Written instruction: Copy exactly the lines from the one containing "bpy.data.objects.remove(obj)" to the one containing "self.tree.nodes.clear()", both lines included, and nothing else.

========

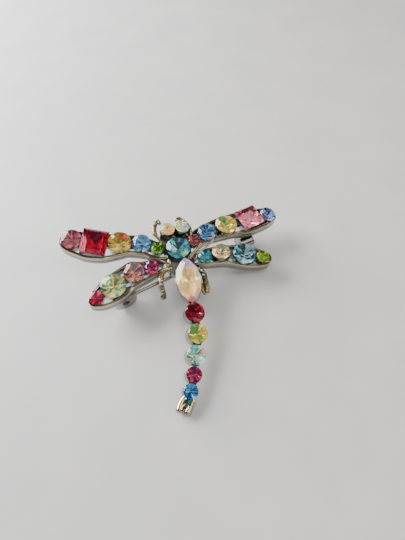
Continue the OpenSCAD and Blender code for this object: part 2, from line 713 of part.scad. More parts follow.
// The whole casting: walls, cups, bars, chest, wires, tail tip, hinge cheeks and catch
module frame_metal() {
    for (wing = WINGS) {
        wing_wall(wing[0], wing[1]);
        cup_bar(wing_centres(wing[0]), bar_top);
    }
    for (s = STONES)
        cup_body(s);
    cup_bar(concat([body_centre], tail_centres, [tail_root]), tail_ball_z + bar_h / 2);
    for (row = EYE_ROWS)
        eye_column([row[0], wing_centres(row)[0]]);
    chest();
    brow();
    tail_fork();
    for (wire = WIRES)
        beaded_wire(from_head(wire[0]), [for (p = wire[0]) p[3]], wire[1], wire[2]);
    hinge_cheeks();
    pin_catch();
}

module frame() {
    color("dimgray")
        difference() {
            lay_down()
                frame_metal();
            lay_down()
                for (s = STONES)
                    cup_room(s);
            lay_down()
                rivet_bore();
            translate([-FLOOR_SIDE / 2, -FLOOR_SIDE / 2, -stem_l])
                cube([FLOOR_SIDE, FLOOR_SIDE, stem_l]);
        }
}

// Lying down: the inner cheek, the catch and a tail ball touch the floor. The first two are
// filed flat to it, so their far edges count, and the ball stays a hair clear of the file.
FLOOR_SIDE = 100;
BALL_EASE = 1.05;
cheek_foot = hinge_place - stem_out * (slot_w / 2 + cheek_t) + [0, 0, -inner_cheek_drop];
catch_foot = catch_place - stem_out * (catch_r + catch_back_t) + [0, 0, -catch_drop];
tail_foot = prong_end(PRONGS[1]) + [0, 0, -tail_ball_d / 2 * BALL_EASE];
floor_raw = cross(catch_foot - tail_foot, cheek_foot - tail_foot);
floor_up = floor_raw / norm(floor_raw);
lean_axis = cross(floor_up, [0, 0, 1]);
lean_angle = acos(floor_up.z);
function laid(p) =
    let (k = lean_axis / norm(lean_axis))
    p * cos(lean_angle) + cross(k, p) * sin(lean_angle) + k * (k * p) * (1 - cos(lean_angle));
// The middle of the laid brooch, from the reach of its wing walls and its tail tip
outer_points = [
    for (wing = WINGS, p = wall_points(wing[0], wing[1]), z = [wall_top, wall_bottom])
        laid([p.x, p.y, z])
];
tail_reach_y = laid(prong_end(PRONGS[1])).y - tail_ball_d / 2;
middle = [
    (min([for (p = outer_points) p.x]) + max([for (p = outer_points) p.x])) / 2,
    (tail_reach_y + max([for (p = outer_points) p.y])) / 2,
];

module lay_down() {
    translate([-middle.x, -middle.y, -cheek_foot * floor_up])
        rotate(a = lean_angle, v = lean_axis)
            children();
}

frame();
rivet();
pin_stem();
for (s = STONES)
    stone(s);
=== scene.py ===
"""Looks of the dragonfly brooch: cut glass stones, ridged wing rims, beaded wires and metal."""

import json
import logging
import math
import random
from dataclasses import dataclass, field
from enum import Enum

import bmesh
import bpy
from mathutils import Matrix, Vector


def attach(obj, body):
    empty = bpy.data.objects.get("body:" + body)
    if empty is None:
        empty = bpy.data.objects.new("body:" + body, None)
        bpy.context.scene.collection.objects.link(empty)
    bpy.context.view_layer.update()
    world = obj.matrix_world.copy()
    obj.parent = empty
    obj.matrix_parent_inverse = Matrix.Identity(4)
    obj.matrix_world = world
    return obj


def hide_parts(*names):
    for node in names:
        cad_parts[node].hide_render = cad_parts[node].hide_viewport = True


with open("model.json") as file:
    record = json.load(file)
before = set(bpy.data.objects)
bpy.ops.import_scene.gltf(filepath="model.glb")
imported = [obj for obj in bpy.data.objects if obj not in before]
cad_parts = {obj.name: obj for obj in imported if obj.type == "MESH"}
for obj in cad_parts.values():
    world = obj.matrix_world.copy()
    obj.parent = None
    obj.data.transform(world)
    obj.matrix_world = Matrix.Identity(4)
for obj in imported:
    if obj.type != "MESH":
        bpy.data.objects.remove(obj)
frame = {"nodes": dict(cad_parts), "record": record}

logging.basicConfig(level=logging.INFO, format="%(message)s")
log = logging.getLogger("dragonfly")

Colour = tuple[float, float, float, float]
Ring = list[Vector]
Socket = bpy.types.NodeSocket

MM = 0.001
# A number smaller than this stands for nought
TINY = 1e-9
UP = Vector((0, 0, 1))
PLAIN: Colour = (0.0, 0.0, 0.0, 1.0)
# Height of the upright edge between a stone's front and back, in millimetres
GIRDLE = 0.15


class Slot(str, Enum):
    """The record's material slot of the antiqued metal."""

    METAL = "antiqued_metal"


class Cut(Enum):
    """Outlines of the stones."""

    ROUND = "round"
    SQUARE = "square"
    POINTED = "pointed"


def linear(hex_code: str) -> Colour:
    """Turns an sRGB colour into the linear one that a shader takes.

    Args:
        hex_code: six digits after a hash sign.

    Returns:
        Red, green, blue and a full alpha.
    """
    shares = [int(hex_code[i:i + 2], 16) / 255 for i in (1, 3, 5)]
    tones = [s / 12.92 if s <= 0.04045 else ((s + 0.055) / 1.055) ** 2.4 for s in shares]
    return (tones[0], tones[1], tones[2], 1.0)


def put(name: str, data: bpy.types.ID) -> bpy.types.Object:
    """Puts a mesh, a lamp or a camera in the scene.

    Args:
        name: the object's name.
        data: the mesh, the lamp or the camera.

    Returns:
        The object.
    """
    thing = bpy.data.objects.new(name, data)
    bpy.context.scene.collection.objects.link(thing)
    return thing


class Nodes:
    """The nodes of a material, a world or a node group, filled from empty."""

    def __init__(self, owner: bpy.types.ID) -> None:
        """Empties the node tree.

        Args:
            owner: the material or world that the nodes are for, or the node group itself.
        """
        if not isinstance(owner, bpy.types.NodeTree):
            owner.use_nodes = True
        self.owner = owner
        self.tree = getattr(owner, "node_tree", owner)
        self.tree.nodes.clear()

    def add(self, kind: str, settings: dict[str | int, object] | None = None) -> bpy.types.NodeOutputs:
        """Adds a node.

        Args:
            kind: its type's name, without ShaderNode for a shader's.
            settings: a value, an sRGB code or the socket that feeds it for each input, by the
                input's name or number, and a value for each property, by its name.

        Returns:
            The node's outputs.
        """
        node = self.tree.nodes.new(kind if "Node" in kind else f"ShaderNode{kind}")
        for name, value in (settings or {}).items():
            if isinstance(value, Socket):
                self.tree.links.new(value, node.inputs[name])
            elif isinstance(name, int) or name in node.inputs:
                node.inputs[name].default_value = linear(value) if isinstance(value, str) else value
            else:
                setattr(node, name, value)
        return node.outputs

    def shade(self, kind: str, settings: dict[str | int, object]) -> bpy.types.Material:
        """Adds the shader of the surface and gives the finished material."""
        self.add("OutputMaterial", {"Surface": self.add(kind, settings)[0]})
        return self.owner

    def texture(self, kind: str, size_mm: float, **settings: float) -> bpy.types.NodeOutputs:
        """Adds a texture that stays on the piece, with blotches of a size."""
        scale = {"Vector": self.add("TexCoord")["Object"], "Scale": 1 / (size_mm * MM)}
        return self.add(kind, {**scale, **settings})

    def ramp(self, source: Socket, *stops: tuple[float, str]) -> Socket:
        """Turns a value into a colour.

        Args:
            source: the value.
            stops: places from 0 to 1 with their sRGB colours.

        Returns:
            The colour.
        """
        colour = self.add("ValToRGB", {"Fac": source})["Color"]
        elements = colour.node.color_ramp.elements
        while len(elements) < len(stops):
            elements.new(0.5)
        for element, (place, code) in zip(elements, stops):
            element.position = place
            element.color = linear(code)
        return colour

    def mix(self, share: Socket, first: Socket | str, second: Socket | str, way: str = "MIX") -> Socket:
        """Mixes two colours, with a share of the second, each a socket or an sRGB code."""
        settings = {"data_type": "RGBA", "blend_type": way, 0: share, 6: first, 7: second}
        return self.add("Mix", settings)[2]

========

Finished answer:
        bpy.data.objects.remove(obj)
frame = {"nodes": dict(cad_parts), "record": record}

logging.basicConfig(level=logging.INFO, format="%(message)s")
log = logging.getLogger("dragonfly")

Colour = tuple[float, float, float, float]
Ring = list[Vector]
Socket = bpy.types.NodeSocket

MM = 0.001
# A number smaller than this stands for nought
TINY = 1e-9
UP = Vector((0, 0, 1))
PLAIN: Colour = (0.0, 0.0, 0.0, 1.0)
# Height of the upright edge between a stone's front and back, in millimetres
GIRDLE = 0.15


class Slot(str, Enum):
    """The record's material slot of the antiqued metal."""

    METAL = "antiqued_metal"


class Cut(Enum):
    """Outlines of the stones."""

    ROUND = "round"
    SQUARE = "square"
    POINTED = "pointed"


def linear(hex_code: str) -> Colour:
    """Turns an sRGB colour into the linear one that a shader takes.

    Args:
        hex_code: six digits after a hash sign.

    Returns:
        Red, green, blue and a full alpha.
    """
    shares = [int(hex_code[i:i + 2], 16) / 255 for i in (1, 3, 5)]
    tones = [s / 12.92 if s <= 0.04045 else ((s + 0.055) / 1.055) ** 2.4 for s in shares]
    return (tones[0], tones[1], tones[2], 1.0)


def put(name: str, data: bpy.types.ID) -> bpy.types.Object:
    """Puts a mesh, a lamp or a camera in the scene.

    Args:
        name: the object's name.
        data: the mesh, the lamp or the camera.

    Returns:
        The object.
    """
    thing = bpy.data.objects.new(name, data)
    bpy.context.scene.collection.objects.link(thing)
    return thing


class Nodes:
    """The nodes of a material, a world or a node group, filled from empty."""

    def __init__(self, owner: bpy.types.ID) -> None:
        """Empties the node tree.

        Args:
            owner: the material or world that the nodes are for, or the node group itself.
        """
        if not isinstance(owner, bpy.types.NodeTree):
            owner.use_nodes = True
        self.owner = owner
        self.tree = getattr(owner, "node_tree", owner)
        self.tree.nodes.clear()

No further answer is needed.